IMO if you want full range, you start with a 15" driver of some kind that allows you the bottom octaves and cross over at 400-500Hz to your extended range driver and then roll in the tweeter at about 7-8KHz.

EVERY speaker design has to compromise somewhere, and this is certainly no exception. In forgoing multiple drivers and crossovers the single driver will have limitations/distortions — it’s just physics.  But, any skillful designer can effectively minimize the compromises while maximizing the benefits of the design.  Such is the art of speaker design. 

I just received the Music Direct mailer, where they showcase such a speaker. I don’t remember the details because I had to swat a fly and the mailer went in the trash.

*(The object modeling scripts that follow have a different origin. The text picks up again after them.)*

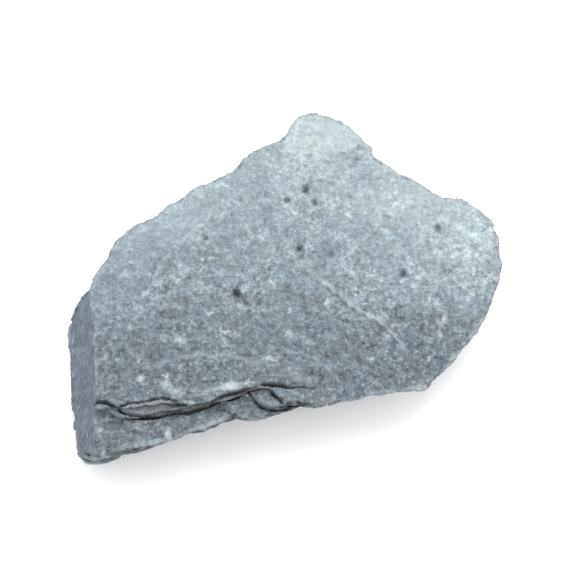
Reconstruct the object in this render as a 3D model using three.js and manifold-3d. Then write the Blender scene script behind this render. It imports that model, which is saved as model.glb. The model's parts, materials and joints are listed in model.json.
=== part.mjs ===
// A loose piece of slate rock, lying on its flat underside with its broad cleavage face up.
// Millimetres, +Z up. The origin is on the floor, under the middle of the stone's box.
//
// The stone is a stack of slate sheets, and each sheet is a thin prism with its own broken edge.
// The sheets are drawn level and joined. Facets, pits, scars and open partings are cut into them,
// the stack is leaned over with the cleavage, and the left joint and the underside are cut last.

import * as THREE from 'three';
import { mergeVertices } from 'three/addons/utils/BufferGeometryUtils.js';
import { ImprovedNoise } from 'three/addons/math/ImprovedNoise.js';
import Module from 'manifold-3d';

const wasm = await Module();
wasm.setup();

// Driving dimensions of the whole stone

const FACE_HEIGHT = 18.8;        // height of the broad face above the floor at x = y = 0
const FACE_FALL_X = 0.06;        // how much it falls per millimetre to the right
const FACE_FALL_Y = 0.0875;      // and per millimetre to the back
const SHEET_DEPTHS = [0, 0.9, 1.8, 2.8, 5.6, 8.6, 11.4, 14.4, 17.8, 21.6, 26.5];
const LEDGE_SHEET = 3;           // the first sheet that sticks out in front, under the main parting
const LEDGE_FRONT = -31;         // from here forward the top of the ledge falls away
const LEDGE_FALL = 7;            // degrees
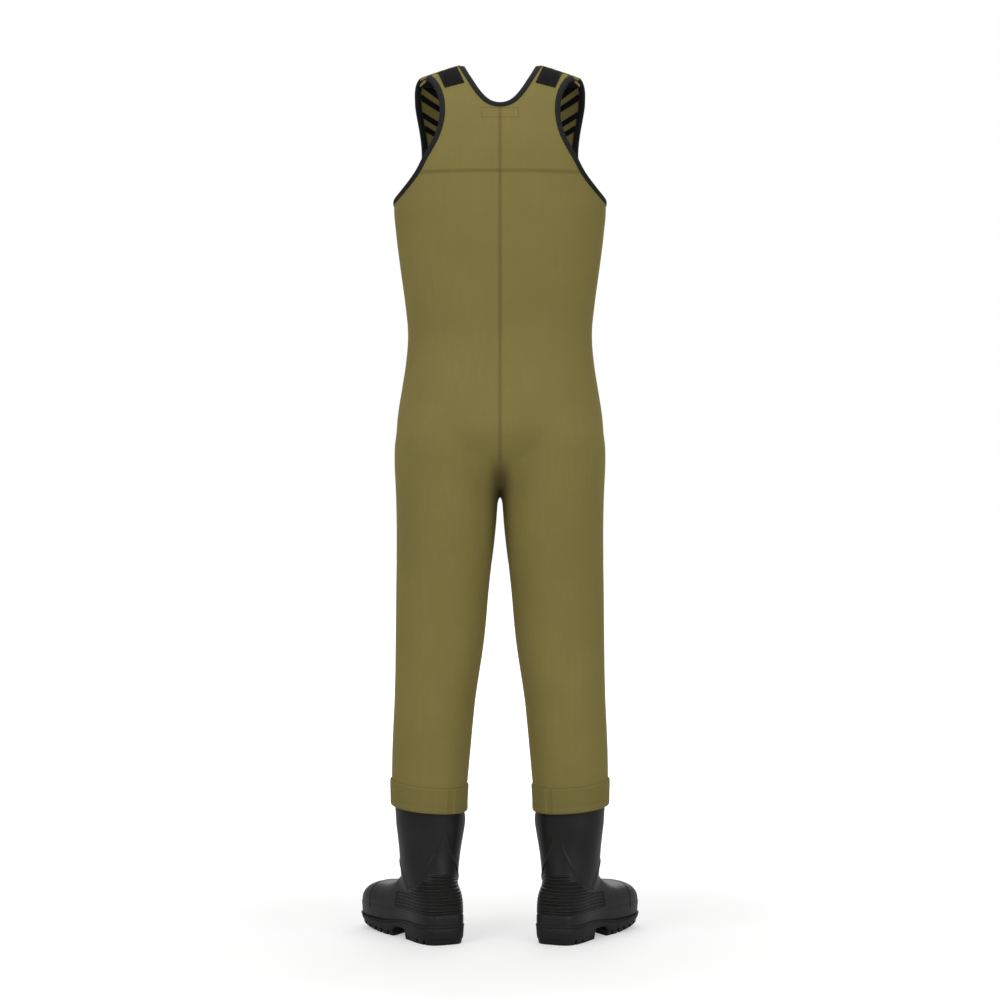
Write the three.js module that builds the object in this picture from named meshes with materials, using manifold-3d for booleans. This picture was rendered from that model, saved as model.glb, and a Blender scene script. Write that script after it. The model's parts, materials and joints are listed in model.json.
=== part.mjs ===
// Chest waders: a neoprene body with two legs, fastening shoulder straps and moulded rubber boots.
// Millimetres, +Z up. The soles stand on Z = 0, the wearer faces +Y, and the wearer's left is -X.
import * as THREE from 'three';
import Module from 'manifold-3d';
import { mergeVertices } from 'three/addons/utils/BufferGeometryUtils.js';

const wasm = await Module();
wasm.setup();

// ---- driving dimensions -------------------------------------------------------------------------

const FIT = 0.3;                 // gap between pieces that touch
const PANEL = 5;                 // neoprene thickness

// Heights of the garment above the floor.
const FLOOR_TO_CUFF = 228;       // lower edge of the leg cuff
const CUFF_HEIGHT = 46;
const KNEE = 480;
const CROTCH = 768;
const BODY_LENGTH = 732;         // crotch to the highest point, at the neck end of the shoulder
const HIP_HINGE = CROTCH + 82;
const SHOULDER = CROTCH + BODY_LENGTH;
const SEAM_YOKE = SHOULDER - 178; // horizontal seam across the upper back

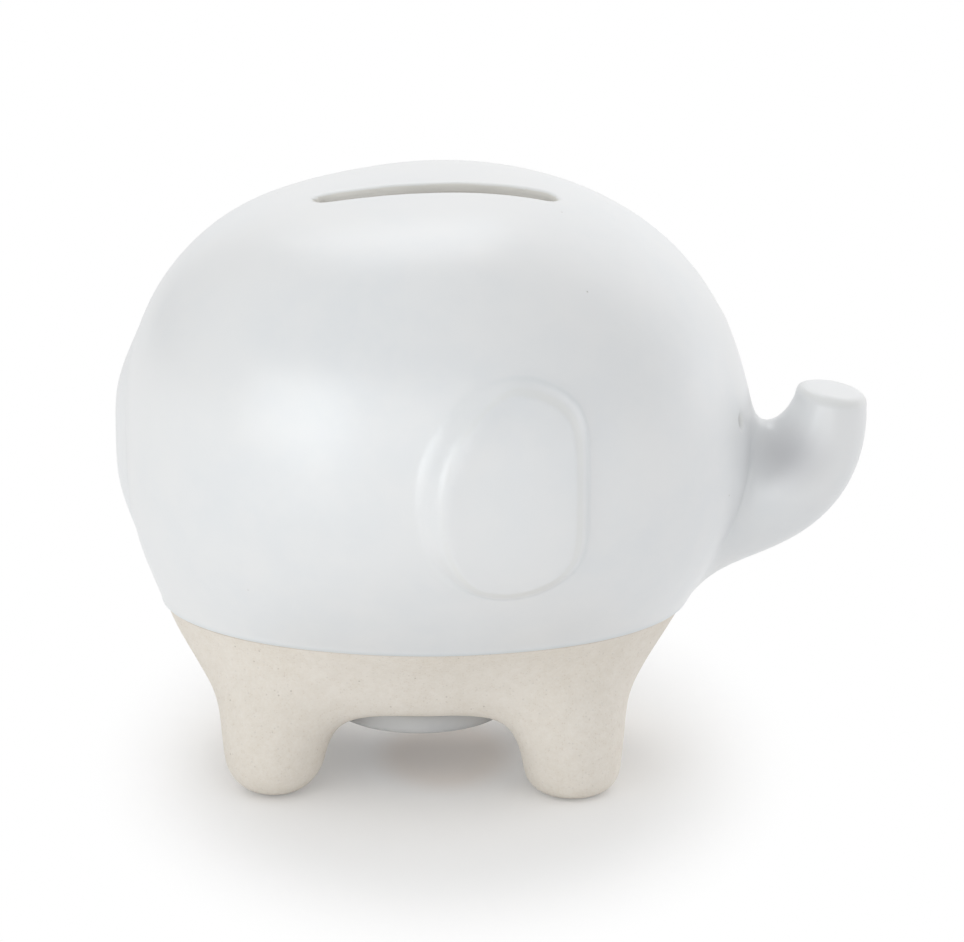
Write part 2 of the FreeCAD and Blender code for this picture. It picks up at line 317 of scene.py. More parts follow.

In ancient times I put together a five driver per side speakers with some exotic British “full range” long throw metal drivers that were about 21/2” in diameter. I used a high order active crossover to subs. Very efficient and driven by 10 watt per channel SE 300b amps. Everything was analog in those days and the musicality and imaging was really nice on a budget. Think of bobbing up and down on the ocean while rapidly splashing. The short wavelength simply ride on, or modulate the longer wavelengths.  Like all designs there are obvious pitfalls to this approach.  I’ll have to take a look at that MD speaker online.

Let's pretend the cone has to play 2 tones, for example, 100 Hz and 3000Hz, simultaneously.  Imagine looking at the speaker cone in slow-motion.  As it is progressing through its' 100Hz cycles, the cone is also moving, (vibrating), just ever so slightly, at 3000Hz, at the same time.  

That's super-basic explanation, but hopefully it helps.